Positions of the Parties
[5] The Appellant seeks an order that there was no sworn or affirmed evidence upon which the trial court could make a decision. The notice of appeal had requested that the conviction be set aside and an acquittal be issued or in the alternative that a new trial be ordered.
[6] The Appellant submits that there is a formality legislated for the presentation of evidence pursuant to the Criminal Code and the Canada Evidence Act.
[7] Sections 13 and 14 of the Canada Evidence Act provide for evidence to be given under oath or solemn affirmation.
[8] Section 16 of the Canada Evidence Act provides that adult persons who do have a disability to testify or lack of understanding are to be sworn or affirmed. The alternative routine of having a person promise to tell the truth is related to persons under the age of 14 years and not under oath or by solemn affirmation. Further, an older person, who is found not to understand the nature of an oath or solemn affirmation but is able to communicate the evidence, may testify upon promising to tell the truth. If the person who is older than 14 years does not understand the nature of an oath or solemn affirmation and is not able to communicate the evidence, that person shall not testify.
[9] The Crown submits that this is a procedural matter which should not be fatal to the trial. In effect, the Crown submits that there is no harm because of using a different way to have witnesses undertake to testify truthfully. If this court finds the shortfall exists, it can be remedied by reliance on section 686((1)(b)(iv) of the Criminal Code because it involves a minor procedural circumstance that did not deprive the Appellant of a fair trial.
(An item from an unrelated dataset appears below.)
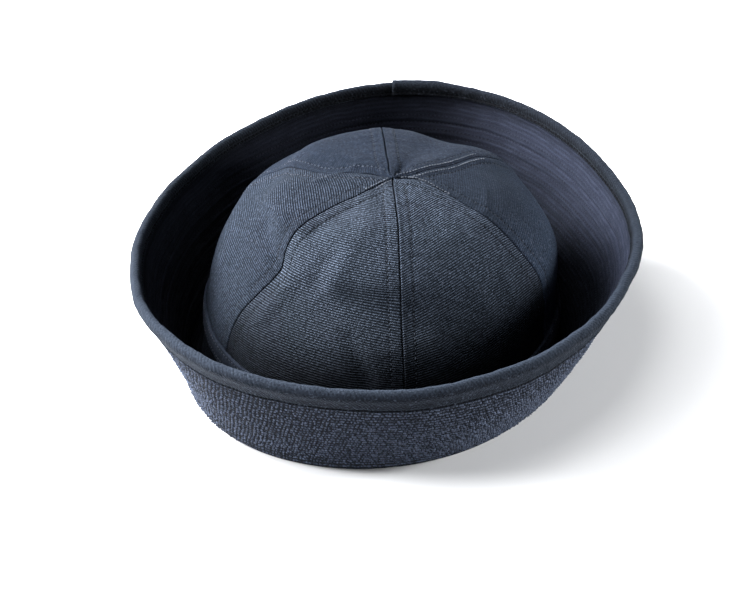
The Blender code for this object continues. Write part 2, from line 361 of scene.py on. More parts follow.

[10] The Crown relied on R. v. Gray (1991) 68 C.C.C. (3d) 203-207 at the Ontario Court of Justice General Division and R. v. Krack (1990) 1990 CanLII 10976 (ON CA), 56 C.C.C. (3d) 555 at 557-60 at the Ontario Court of Appeal. In the Krack decision the court reviewed the issue of a preliminary inquiry judge not conducting a mandatory inquiry under section 16 of the Canada Evidence Act. The court found that the failure was a minor procedural irregularity and did not dislodge the process followed.
[11] Both the Gray and Krack decisions involved children as witnesses.
[12] The case of Mr. Shaw does not involve child witnesses or older persons who do not have an understanding of an oath.
[13] On the other side of the coin, the Appellant relies on R. v. Matheson, (1981) 1981 CanLII 202 (SCC), 59 C.C.C. (2d) 289 at 291 wherein the Supreme Court of Canada held that it was not proper for a judge who had heard the evidence at a preliminary inquiry to apply the evidence automatically at a subsequent trial without taking the required steps to have the evidence before the court. With a failure to follow strict compliance with having evidence taken under oath, the process was rejected. The Appellant relies on this reasoning here for Mr. Shaw.
[14] Further, the Appellant relies on R. v. Kalkhorany, (1994) 1994 CanLII 687 (ON CA), 89 C.C.C. (3d) 184 from the Ontario Court of Appeal. Here, the Court determined that a trial procedure could not be remedied when a trial began as a summary conviction trial in a provincial court but then was converted into a trial by indictment because the 6 month time limit for commencing the summary conviction trial had expired. The trial court had simply switched gears without being re-constituted as a court hearing a trial by indictment and continued as a trial. The Ontario Court of Appeal however found that the formality of reconstituting the court and taking a proper plea on the process by indictment had to be followed or specifically waived.
[15] Mr. Xynnis for the Appellant argues that the process with Mr. Shaw was not followed and urges the court to follow the reasoning in the Kalkhorany case and find that the Shaw trial evidence was not properly taken under oath and was therefore inadmissible.
Analysis
[16] The Crown cases provided on the current issue focus on witnesses with specific considerations for testifying. Mr. Shaw’s case involves adult witnesses without disabilities such that the proper way to receive their evidence at a trial is to testify under oath or by solemn affirmation. The witnesses were the OPP police officer and Mr. Shaw himself.
[17] There is no indication on the record why these witnesses were not either sworn to testify or solemnly affirmed to do so. One of the two formal ways should have been followed. This is not a minor procedural mistake that can be remedied by section 686 (1) (b) (iv) of the Criminal Code.
[18] I am persuaded that failure to have the witnesses testify under oath or by solemn affirmation must result in the trial court having no properly sworn or affirmed evidence before it upon which to make a determination. The trial was improper.
[19] Without evidence for a verdict, the decision is quashed.
Conclusion
[20] The conviction is quashed.
[21] If the Crown wishes to re-prosecute, a new trial will have to be conducted.